Lake Michigan is often thought of as the crown jewel of Northwestern. As large as an inland sea, its waters are ever-shifting: They can sit as still as glass on a calm spring day, or crash onto the painted rocks during summer thunderstorms, or collect into ice sculptures along the Clark Street Beach in subzero winters.
The lake is a draw for students and professors alike, whether for exercise — professor Will Dichtel is known to swim in the cool waters — or just for daily contemplation.
But this immense body of fresh water, whose shimmering beauty convinced Northwestern’s founders that this was the place to build the University, has been under threat since the early 20th century.
The Great Lakes, the second-largest source of surface fresh water in the world and the source of drinking water for more than 48 million people in the U.S. and Canada, have undergone substantial changes over the past 200 years of human activity. Development, agriculture, infrastructure and industry have left the lake bottoms laced with legacy contaminants and toxins. More recent threats include invasive species such as zebra and quagga mussels, microplastic pollution and algae blooms.
Infographic by Heads of State
Now the Great Lakes region faces another imminent challenge: climate change. A new report by Midwestern and Canadian scientists and experts details how climate change could affect the Great Lakes and threaten public health, fish and wildlife, water quality, and the regional economy.
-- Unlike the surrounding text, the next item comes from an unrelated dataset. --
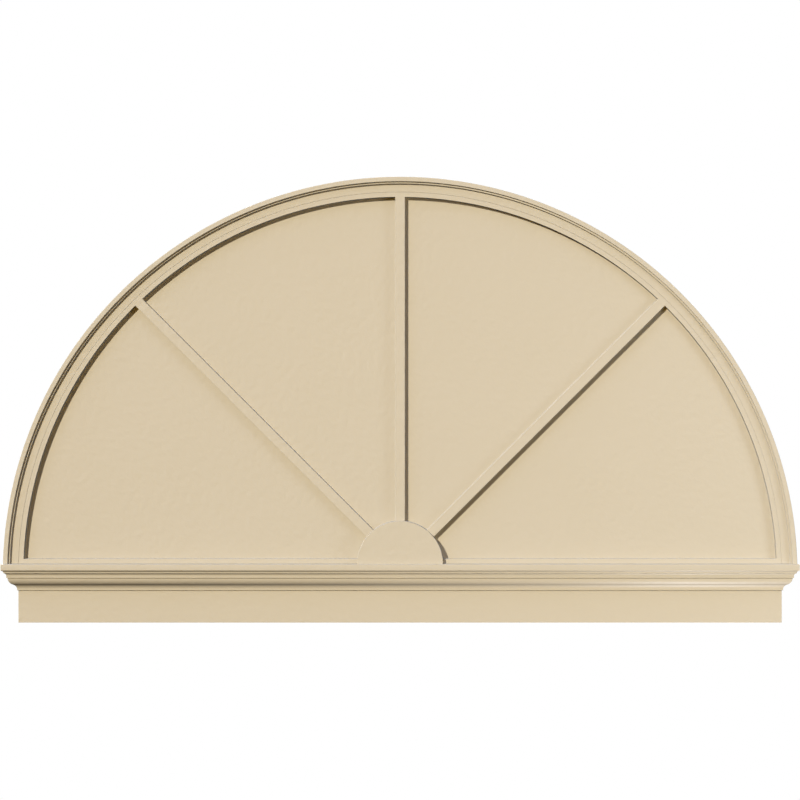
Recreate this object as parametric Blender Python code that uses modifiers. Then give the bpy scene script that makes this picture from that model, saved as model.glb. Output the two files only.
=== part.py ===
# Half round pediment with a sunburst panel, a stepped arch moulding and a bottom trim.
# Metres, +Z up. The back lies on the wall plane Y = 0, the front faces -Y, and the origin is
# the centre of the arch's circle on that plane.

import math

import bmesh
import bpy

NAME = "half_round_pediment"

# Fit between pieces that touch
JOINT_GAP = 0.0003

# Arch moulding, from its outer side inwards; depths are measured out from the wall
ARCH_OUTER_RADIUS = 0.9115
OUTER_FILLET_WIDTH = 0.0106
MIDDLE_BAND_WIDTH = 0.0048
ARCH_FACE_WIDTH = 0.0191
FACE_DEPTH = 0.0381
MIDDLE_BAND_RISE = 0.0053
OUTER_FILLET_RISE = 0.0047

# Sunburst panel; the ribs, border and rail share the arch's face depth
RELIEF = 0.0127
BORDER_WIDTH = 0.0111
RAIL_HEIGHT = 0.0111
RIB_WIDTH = 0.0222
RIB_COUNT = 3
HUB_RADIUS = 0.0984
HUB_RISE = 0.0127

# Bottom trim; its top lies above the arch's centre, and its nose runs past the arch
TRIM_TOP = 0.0232
NOSE_OVERHANG = 0.0029
FRIEZE_DEPTH = 0.0254
FRIEZE_HEIGHT = 0.0745

# Members of the bottom trim from the frieze up: how high each is, how far it steps or
# reaches out, and by how many degrees a cove turns
NECK_HEIGHT = 0.0040
NECK_STEP = 0.0035
OGEE_HOLLOW_HEIGHT = 0.0098
OGEE_HOLLOW_REACH = 0.0072
OGEE_ROUND_HEIGHT = 0.0163
OGEE_ROUND_REACH = 0.0102
BAND_HEIGHT = 0.0058
BAND_STEP = 0.0031
LOWER_COVE_HEIGHT = 0.0053
LOWER_COVE_REACH = 0.0047
LOWER_COVE_TURN = 60
LIST_HEIGHT = 0.0018
LIST_STEP = 0.0008
UPPER_COVE_HEIGHT = 0.0036
UPPER_COVE_REACH = 0.0024
UPPER_COVE_TURN = 20
NOSE_STEP = 0.0003
NOSE_HEIGHT = 0.0156
NOSE_ROUNDING = 0.0015
NOSE_LOWER_ROUNDING = 0.0030

# Fineness of the facets
RING_FACETS = 208
HUB_FACETS = 72
COVE_FACETS = 5
OGEE_FACETS = 8
NOSE_FACETS = 5

# Sizes that follow
MIDDLE_BAND_DEPTH = FACE_DEPTH + MIDDLE_BAND_RISE
OUTER_FILLET_DEPTH = MIDDLE_BAND_DEPTH + OUTER_FILLET_RISE
OUTER_FILLET_INNER = ARCH_OUTER_RADIUS - OUTER_FILLET_WIDTH
MIDDLE_BAND_INNER = OUTER_FILLET_INNER - MIDDLE_BAND_WIDTH
ARCH_INNER_RADIUS = MIDDLE_BAND_INNER - ARCH_FACE_WIDTH
PANEL_RADIUS = ARCH_INNER_RADIUS - JOINT_GAP
FIELD_RADIUS = PANEL_RADIUS - BORDER_WIDTH
FIELD_DEPTH = FACE_DEPTH - RELIEF
HUB_DEPTH = FACE_DEPTH + HUB_RISE
STANDING_HEIGHT = TRIM_TOP + JOINT_GAP
NOSE_HALF_LENGTH = ARCH_OUTER_RADIUS + NOSE_OVERHANG

# How far a cutter runs past what it cuts
CUTTER_MARGIN = 0.02

# Primer: colour in linear light, roughness
PRIMER_COLOR = (0.69, 0.565, 0.36)
PRIMER_ROUGHNESS = 0.5


def clear_scene():
    for old in list(bpy.data.objects):
        bpy.data.objects.remove(old, do_unlink=True)


def new_collection(name):
    collection = bpy.data.collections.new(name)
    bpy.context.scene.collection.children.link(collection)
    return collection


def move_to(obj, collection):
    for old in list(obj.users_collection):
        old.objects.unlink(obj)
    collection.objects.link(obj)


def primer_material(name):
    material = bpy.data.materials.new(name)
    material.use_nodes = True
    shader = material.node_tree.nodes["Principled BSDF"]
    shader.inputs["Base Color"].default_value = (*PRIMER_COLOR, 1.0)
    shader.inputs["Roughness"].default_value = PRIMER_ROUGHNESS
    shader.inputs["Metallic"].default_value = 0.0
    return material


# The wall plane: its X runs along the wall, its Y points up and its Z out of the wall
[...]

“We are already seeing the effects of climate change on Great Lakes cities,” says Northwestern civil and environmental engineering professor Aaron Packman, an expert in water scarcity, water management and urban flooding who helped write the report. “One example is the recent severe flooding in the Midwest, which is associated with changing weather patterns in the winter and early spring. These events discharge sewage and fertilizer into the Great Lakes. Flooding is very damaging to vulnerable communities in cities like Chicago.”
The report highlights the impact of climate change on the 34 million people who live in the Great Lakes area and lays out several problems, including lower quality of drinking water, extreme weather and decreased crop yields.
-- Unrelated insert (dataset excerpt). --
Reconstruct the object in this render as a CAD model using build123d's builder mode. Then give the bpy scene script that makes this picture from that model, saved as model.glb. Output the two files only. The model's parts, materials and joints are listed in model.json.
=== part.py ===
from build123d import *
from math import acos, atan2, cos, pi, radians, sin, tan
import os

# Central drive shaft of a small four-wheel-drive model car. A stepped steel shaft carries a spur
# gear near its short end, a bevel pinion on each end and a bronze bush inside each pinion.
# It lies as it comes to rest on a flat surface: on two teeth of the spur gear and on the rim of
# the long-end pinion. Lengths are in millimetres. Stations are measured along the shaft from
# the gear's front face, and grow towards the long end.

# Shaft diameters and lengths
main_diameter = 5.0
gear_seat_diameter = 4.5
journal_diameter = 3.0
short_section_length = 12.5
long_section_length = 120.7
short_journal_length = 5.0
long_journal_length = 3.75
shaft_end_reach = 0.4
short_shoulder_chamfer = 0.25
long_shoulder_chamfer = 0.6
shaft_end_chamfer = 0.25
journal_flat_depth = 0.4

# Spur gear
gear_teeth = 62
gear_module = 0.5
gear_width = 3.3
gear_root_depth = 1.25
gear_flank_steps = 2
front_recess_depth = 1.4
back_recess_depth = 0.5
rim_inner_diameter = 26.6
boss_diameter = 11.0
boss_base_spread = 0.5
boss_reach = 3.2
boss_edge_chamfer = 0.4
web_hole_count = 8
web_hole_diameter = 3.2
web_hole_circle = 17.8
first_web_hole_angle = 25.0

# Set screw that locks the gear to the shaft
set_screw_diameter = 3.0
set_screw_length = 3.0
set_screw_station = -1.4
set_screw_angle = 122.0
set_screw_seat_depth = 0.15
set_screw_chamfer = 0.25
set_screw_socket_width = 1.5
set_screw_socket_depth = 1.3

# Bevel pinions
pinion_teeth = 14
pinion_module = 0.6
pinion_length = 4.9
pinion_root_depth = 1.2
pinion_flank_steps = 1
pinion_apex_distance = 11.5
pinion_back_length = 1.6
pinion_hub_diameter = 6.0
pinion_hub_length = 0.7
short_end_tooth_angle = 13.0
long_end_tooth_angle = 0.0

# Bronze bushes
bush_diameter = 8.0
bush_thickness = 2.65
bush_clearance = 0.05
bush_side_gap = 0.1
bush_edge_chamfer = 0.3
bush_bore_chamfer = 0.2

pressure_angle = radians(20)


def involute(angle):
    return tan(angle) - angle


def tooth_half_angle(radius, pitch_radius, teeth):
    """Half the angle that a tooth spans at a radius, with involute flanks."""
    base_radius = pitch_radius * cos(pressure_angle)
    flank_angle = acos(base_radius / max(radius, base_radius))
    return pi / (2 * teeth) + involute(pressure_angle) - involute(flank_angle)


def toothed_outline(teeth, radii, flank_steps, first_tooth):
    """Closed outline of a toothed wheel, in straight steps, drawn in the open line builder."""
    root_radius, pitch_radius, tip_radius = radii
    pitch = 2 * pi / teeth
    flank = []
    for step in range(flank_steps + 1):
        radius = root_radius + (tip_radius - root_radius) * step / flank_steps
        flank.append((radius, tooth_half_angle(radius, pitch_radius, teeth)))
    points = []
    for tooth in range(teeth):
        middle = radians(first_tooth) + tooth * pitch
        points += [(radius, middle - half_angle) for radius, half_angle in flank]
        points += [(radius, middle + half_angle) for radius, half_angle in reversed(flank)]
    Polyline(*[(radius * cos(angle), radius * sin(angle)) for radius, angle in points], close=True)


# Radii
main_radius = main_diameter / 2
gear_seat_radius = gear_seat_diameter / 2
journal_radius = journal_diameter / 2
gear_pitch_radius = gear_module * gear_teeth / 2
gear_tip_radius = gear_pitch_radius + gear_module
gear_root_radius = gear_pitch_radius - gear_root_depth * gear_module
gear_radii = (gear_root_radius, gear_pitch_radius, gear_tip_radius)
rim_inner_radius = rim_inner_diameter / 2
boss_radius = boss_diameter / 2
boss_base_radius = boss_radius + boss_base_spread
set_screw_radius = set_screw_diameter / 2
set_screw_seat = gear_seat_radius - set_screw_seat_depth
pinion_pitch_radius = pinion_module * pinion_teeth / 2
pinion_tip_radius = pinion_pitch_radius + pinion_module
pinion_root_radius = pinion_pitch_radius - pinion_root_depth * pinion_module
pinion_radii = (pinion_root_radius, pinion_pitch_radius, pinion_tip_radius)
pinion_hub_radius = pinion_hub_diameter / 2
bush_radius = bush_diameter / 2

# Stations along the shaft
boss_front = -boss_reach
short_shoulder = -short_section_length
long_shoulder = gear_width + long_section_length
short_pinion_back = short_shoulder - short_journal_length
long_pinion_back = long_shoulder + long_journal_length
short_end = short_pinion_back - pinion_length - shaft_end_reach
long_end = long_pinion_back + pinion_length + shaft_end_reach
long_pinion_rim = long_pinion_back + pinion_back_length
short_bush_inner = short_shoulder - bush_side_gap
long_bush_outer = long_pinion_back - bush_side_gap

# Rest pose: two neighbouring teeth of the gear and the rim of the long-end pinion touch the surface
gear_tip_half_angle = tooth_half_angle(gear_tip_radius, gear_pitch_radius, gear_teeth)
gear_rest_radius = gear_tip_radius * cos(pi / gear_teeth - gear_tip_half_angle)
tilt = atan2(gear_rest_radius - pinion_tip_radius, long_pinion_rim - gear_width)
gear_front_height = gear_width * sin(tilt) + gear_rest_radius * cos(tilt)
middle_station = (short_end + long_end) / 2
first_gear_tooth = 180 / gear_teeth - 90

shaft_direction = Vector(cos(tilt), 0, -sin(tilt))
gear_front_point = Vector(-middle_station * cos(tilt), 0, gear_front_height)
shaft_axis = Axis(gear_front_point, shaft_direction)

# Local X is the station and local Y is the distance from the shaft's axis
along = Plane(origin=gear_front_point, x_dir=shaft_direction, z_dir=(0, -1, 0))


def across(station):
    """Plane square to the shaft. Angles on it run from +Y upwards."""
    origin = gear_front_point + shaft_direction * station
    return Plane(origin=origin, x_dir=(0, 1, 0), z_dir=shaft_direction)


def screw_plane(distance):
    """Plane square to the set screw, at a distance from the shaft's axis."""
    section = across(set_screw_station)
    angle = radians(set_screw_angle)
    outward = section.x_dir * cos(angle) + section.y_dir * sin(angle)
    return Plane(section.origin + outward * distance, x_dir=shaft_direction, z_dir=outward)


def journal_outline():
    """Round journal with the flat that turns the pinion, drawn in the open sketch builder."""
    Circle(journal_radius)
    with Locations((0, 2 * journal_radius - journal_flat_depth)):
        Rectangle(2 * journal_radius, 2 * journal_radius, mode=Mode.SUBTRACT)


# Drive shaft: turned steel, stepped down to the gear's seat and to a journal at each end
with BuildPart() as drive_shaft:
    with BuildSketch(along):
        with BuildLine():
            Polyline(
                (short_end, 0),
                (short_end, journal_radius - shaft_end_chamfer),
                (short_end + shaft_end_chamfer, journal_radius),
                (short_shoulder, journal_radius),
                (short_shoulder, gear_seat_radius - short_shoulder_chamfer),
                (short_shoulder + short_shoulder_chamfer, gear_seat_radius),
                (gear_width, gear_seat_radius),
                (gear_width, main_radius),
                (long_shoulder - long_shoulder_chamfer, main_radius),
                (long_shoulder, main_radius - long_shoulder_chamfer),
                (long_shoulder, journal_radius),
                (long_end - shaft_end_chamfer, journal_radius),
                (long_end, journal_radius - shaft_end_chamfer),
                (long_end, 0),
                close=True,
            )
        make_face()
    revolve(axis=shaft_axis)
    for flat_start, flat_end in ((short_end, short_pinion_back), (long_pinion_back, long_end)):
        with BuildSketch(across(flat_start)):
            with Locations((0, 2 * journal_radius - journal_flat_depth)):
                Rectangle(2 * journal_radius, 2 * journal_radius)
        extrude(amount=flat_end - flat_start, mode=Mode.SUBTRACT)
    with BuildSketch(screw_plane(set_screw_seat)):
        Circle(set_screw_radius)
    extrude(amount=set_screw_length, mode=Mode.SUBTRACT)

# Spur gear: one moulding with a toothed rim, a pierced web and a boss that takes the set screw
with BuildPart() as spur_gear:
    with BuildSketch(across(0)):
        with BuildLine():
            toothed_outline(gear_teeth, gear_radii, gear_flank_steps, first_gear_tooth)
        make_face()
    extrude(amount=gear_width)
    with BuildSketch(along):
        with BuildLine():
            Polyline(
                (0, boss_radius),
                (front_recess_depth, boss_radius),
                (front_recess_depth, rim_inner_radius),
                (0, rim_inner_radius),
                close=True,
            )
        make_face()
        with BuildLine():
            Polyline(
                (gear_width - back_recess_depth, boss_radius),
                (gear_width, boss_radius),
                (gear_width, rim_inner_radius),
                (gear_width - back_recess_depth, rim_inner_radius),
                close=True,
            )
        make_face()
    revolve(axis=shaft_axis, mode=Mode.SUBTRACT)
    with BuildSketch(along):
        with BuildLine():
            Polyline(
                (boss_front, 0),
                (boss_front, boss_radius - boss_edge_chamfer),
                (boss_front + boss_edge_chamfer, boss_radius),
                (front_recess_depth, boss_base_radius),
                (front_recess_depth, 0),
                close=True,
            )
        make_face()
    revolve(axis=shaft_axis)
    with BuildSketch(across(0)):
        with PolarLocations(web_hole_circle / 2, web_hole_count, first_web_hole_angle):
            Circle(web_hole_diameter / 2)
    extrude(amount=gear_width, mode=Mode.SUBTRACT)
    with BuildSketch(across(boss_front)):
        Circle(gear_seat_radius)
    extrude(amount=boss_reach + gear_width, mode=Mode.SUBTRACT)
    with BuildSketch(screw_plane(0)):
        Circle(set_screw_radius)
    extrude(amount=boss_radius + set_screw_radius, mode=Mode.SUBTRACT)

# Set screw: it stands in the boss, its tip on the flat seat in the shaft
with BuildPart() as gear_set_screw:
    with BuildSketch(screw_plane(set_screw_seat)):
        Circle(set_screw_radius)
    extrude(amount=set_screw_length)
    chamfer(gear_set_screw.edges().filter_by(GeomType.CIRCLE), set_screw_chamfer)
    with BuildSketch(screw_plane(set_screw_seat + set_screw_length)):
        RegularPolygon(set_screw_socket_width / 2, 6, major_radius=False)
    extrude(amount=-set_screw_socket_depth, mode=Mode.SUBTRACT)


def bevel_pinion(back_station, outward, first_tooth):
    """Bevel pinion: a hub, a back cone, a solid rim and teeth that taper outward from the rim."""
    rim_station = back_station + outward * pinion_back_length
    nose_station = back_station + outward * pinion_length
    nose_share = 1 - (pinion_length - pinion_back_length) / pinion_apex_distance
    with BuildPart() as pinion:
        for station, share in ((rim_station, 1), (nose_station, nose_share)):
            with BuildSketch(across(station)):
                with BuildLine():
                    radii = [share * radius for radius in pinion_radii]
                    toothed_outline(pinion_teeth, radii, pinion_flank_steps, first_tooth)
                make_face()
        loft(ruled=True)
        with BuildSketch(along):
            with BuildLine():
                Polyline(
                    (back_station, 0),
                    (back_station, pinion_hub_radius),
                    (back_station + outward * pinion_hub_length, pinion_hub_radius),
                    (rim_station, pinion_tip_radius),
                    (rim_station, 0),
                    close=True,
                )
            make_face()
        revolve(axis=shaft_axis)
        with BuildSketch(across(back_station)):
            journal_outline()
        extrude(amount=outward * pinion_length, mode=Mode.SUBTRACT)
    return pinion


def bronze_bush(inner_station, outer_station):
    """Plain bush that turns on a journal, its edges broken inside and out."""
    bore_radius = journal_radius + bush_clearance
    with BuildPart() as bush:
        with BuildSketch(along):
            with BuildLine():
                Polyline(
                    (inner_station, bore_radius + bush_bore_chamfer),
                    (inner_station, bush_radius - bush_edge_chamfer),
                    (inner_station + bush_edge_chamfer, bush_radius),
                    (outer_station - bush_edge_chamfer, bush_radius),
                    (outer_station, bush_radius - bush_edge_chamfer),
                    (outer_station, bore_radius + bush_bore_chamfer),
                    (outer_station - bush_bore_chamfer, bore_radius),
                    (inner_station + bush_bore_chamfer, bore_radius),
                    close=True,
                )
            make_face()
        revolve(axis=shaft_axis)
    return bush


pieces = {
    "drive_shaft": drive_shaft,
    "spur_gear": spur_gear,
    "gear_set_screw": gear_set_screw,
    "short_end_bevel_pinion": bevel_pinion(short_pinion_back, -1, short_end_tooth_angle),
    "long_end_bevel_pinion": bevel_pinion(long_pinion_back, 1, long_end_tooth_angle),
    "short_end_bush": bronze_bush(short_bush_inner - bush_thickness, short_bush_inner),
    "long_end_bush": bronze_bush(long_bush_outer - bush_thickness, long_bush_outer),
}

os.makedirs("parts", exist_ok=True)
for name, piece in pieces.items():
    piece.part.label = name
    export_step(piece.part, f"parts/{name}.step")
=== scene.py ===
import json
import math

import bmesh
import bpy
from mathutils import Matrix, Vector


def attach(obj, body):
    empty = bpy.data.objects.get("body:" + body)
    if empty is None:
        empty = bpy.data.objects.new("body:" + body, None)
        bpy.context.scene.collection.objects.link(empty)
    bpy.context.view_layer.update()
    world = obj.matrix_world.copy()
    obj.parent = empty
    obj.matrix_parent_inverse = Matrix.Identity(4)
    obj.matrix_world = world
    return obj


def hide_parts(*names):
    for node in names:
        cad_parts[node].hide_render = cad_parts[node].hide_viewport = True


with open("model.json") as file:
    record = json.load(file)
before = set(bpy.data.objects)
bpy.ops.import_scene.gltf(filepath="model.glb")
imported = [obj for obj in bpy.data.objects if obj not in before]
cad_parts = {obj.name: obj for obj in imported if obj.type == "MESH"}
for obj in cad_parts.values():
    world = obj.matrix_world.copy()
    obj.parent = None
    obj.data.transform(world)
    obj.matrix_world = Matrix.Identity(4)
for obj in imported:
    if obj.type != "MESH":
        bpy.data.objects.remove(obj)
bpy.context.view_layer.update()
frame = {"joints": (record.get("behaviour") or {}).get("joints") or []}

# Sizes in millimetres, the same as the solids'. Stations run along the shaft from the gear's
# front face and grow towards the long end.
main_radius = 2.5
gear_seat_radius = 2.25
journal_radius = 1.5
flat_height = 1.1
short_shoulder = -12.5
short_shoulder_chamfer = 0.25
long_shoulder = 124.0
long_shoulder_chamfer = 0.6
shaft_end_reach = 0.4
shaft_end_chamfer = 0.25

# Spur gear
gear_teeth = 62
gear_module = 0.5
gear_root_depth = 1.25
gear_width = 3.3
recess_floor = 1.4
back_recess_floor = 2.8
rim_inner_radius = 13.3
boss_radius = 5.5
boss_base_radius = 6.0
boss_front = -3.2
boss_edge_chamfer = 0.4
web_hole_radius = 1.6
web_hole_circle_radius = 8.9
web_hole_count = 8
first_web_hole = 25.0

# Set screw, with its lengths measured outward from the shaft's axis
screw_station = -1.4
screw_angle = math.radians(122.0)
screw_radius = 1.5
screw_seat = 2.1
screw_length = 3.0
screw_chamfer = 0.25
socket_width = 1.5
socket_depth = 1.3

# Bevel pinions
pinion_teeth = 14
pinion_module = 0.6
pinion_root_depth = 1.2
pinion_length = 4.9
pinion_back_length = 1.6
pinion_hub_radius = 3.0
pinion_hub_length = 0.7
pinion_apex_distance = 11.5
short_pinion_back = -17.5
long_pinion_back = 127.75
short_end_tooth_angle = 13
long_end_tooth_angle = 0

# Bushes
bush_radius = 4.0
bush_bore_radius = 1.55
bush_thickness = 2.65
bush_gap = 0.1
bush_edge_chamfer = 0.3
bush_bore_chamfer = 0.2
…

While it can be easy to be pessimistic, Northwestern researchers say these challenges can be solved. Through partnerships, new technologies, startup businesses, public policy roles, and as legal advocates, Northwestern faculty, students and alumni are keeping water resources like the Great Lakes clean and sustainable.
Packman is one of several Northwestern professors looking for innovative, cost-effective ways to tackle water issues. Chemistry professor Will Dichtel has created a polymer that, when placed in water, binds and eliminates PFOA, a human-made chemical that was used to manufacture Teflon and Scotchgard. Kimberly Gray ’78, a civil and environmental engineering professor, is helping develop a new membrane covered with a thin polyelectrolyte film that could be used in drinking water treatment. Water security, both in Chicago and worldwide, is the focus of anthropology assistant professor Sera Young’s research. And Julius Lucks, a chemical and biological engineer (and Young’s husband), is creating a new class of smart diagnostics to cheaply and quickly assess water quality.
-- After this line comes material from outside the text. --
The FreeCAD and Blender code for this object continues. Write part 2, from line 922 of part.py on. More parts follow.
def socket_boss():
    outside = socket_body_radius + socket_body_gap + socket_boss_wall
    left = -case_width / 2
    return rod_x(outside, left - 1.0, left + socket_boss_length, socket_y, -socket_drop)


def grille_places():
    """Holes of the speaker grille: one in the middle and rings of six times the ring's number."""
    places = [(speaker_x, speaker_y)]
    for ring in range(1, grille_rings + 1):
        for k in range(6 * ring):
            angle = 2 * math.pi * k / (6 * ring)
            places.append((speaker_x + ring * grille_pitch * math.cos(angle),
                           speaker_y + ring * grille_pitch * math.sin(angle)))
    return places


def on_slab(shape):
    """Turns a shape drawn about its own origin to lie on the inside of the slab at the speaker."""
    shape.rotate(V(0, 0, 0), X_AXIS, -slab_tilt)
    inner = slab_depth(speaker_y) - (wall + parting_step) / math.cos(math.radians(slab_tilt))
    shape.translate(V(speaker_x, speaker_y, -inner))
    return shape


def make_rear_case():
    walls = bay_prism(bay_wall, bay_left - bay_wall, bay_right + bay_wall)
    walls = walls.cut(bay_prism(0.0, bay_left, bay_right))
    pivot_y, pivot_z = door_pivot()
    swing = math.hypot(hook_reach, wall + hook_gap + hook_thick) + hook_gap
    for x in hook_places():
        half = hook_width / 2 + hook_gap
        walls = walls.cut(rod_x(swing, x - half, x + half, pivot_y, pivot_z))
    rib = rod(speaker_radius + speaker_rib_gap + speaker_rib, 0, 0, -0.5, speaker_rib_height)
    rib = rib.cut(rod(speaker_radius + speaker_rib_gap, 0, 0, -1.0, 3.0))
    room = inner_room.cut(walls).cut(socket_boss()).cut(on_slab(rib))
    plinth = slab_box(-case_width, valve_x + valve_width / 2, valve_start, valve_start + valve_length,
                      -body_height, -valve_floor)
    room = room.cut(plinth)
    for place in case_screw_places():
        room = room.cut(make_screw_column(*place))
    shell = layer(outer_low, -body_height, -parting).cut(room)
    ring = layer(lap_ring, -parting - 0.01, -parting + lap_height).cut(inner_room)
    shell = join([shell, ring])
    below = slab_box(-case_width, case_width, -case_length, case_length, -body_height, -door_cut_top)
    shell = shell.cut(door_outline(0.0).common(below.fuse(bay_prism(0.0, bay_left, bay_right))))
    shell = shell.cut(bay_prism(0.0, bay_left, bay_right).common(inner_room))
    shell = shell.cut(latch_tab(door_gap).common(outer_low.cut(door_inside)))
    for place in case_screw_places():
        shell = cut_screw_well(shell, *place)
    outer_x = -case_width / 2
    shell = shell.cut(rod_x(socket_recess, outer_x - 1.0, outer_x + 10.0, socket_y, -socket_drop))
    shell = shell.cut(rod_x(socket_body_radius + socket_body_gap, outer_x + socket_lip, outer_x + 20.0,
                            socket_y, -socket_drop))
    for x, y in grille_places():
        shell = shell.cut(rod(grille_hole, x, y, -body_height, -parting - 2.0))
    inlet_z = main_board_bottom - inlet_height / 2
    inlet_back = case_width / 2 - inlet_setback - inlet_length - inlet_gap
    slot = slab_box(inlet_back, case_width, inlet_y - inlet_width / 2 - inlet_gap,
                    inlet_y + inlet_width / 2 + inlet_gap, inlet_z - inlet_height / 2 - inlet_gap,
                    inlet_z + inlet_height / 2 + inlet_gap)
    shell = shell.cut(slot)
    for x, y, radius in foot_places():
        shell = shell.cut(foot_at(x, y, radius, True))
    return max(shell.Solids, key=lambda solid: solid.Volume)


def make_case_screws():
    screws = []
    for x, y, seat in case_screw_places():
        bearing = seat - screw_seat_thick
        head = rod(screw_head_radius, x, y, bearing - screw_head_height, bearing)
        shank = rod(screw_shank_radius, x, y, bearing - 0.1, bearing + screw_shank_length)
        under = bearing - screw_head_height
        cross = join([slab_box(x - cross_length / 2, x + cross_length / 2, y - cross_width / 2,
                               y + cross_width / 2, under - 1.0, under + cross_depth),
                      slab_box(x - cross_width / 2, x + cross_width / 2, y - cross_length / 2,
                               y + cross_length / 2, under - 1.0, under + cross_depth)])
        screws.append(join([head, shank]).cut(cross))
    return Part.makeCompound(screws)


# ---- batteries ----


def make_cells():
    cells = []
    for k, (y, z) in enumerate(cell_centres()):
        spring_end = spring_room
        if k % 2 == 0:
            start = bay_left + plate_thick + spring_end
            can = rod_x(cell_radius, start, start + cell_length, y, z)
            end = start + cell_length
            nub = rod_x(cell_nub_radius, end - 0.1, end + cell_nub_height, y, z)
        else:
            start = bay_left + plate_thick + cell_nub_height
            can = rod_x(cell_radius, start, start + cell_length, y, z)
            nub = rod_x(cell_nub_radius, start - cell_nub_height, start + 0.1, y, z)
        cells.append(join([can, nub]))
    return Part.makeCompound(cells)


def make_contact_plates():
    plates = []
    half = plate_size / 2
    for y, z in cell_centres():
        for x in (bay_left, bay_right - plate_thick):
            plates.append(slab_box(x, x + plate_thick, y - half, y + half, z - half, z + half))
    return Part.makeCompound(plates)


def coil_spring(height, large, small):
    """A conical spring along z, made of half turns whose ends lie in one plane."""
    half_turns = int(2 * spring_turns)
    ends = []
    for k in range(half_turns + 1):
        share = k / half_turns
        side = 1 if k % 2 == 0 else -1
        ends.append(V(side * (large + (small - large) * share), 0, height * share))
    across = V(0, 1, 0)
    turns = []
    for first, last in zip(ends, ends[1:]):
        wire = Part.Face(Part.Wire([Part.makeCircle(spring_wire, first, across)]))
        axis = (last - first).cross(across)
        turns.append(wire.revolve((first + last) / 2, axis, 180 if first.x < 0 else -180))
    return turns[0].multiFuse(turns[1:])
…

“Water is life,” Packman says. “We all need water to live. So if you drink water, you should probably care about what exactly is in your water, make sure that you have enough water, and make sure that we have a sustainable supply of water.”
Reader Responses
I read “Solutions for Troubled Waters” [summer 2019] with great interest but was dismayed to see the No. 1 issue impacting water was not addressed — population growth. Many of the problems discussed would not be an issue if the world’s population wasn’t sprinting toward
13 billion. All the technology in the world can’t offset the ramifications of a near doubling of our population over the next 80 years.
Progressive thinkers tend to focus on the negative impacts of industry and business and ignore population growth. But Al Gore put it best: “Global climate change is caused by three things: population increases, certain modern technologies and people who refuse to acknowledge that population increases and certain modern technologies cause climate change.”
—Karin Crane '00, Chicago, via Northwestern Magazine
Excellent, well-written article! I love the many experts featured, each addressing different problems and solutions.Thank you for this important journalism!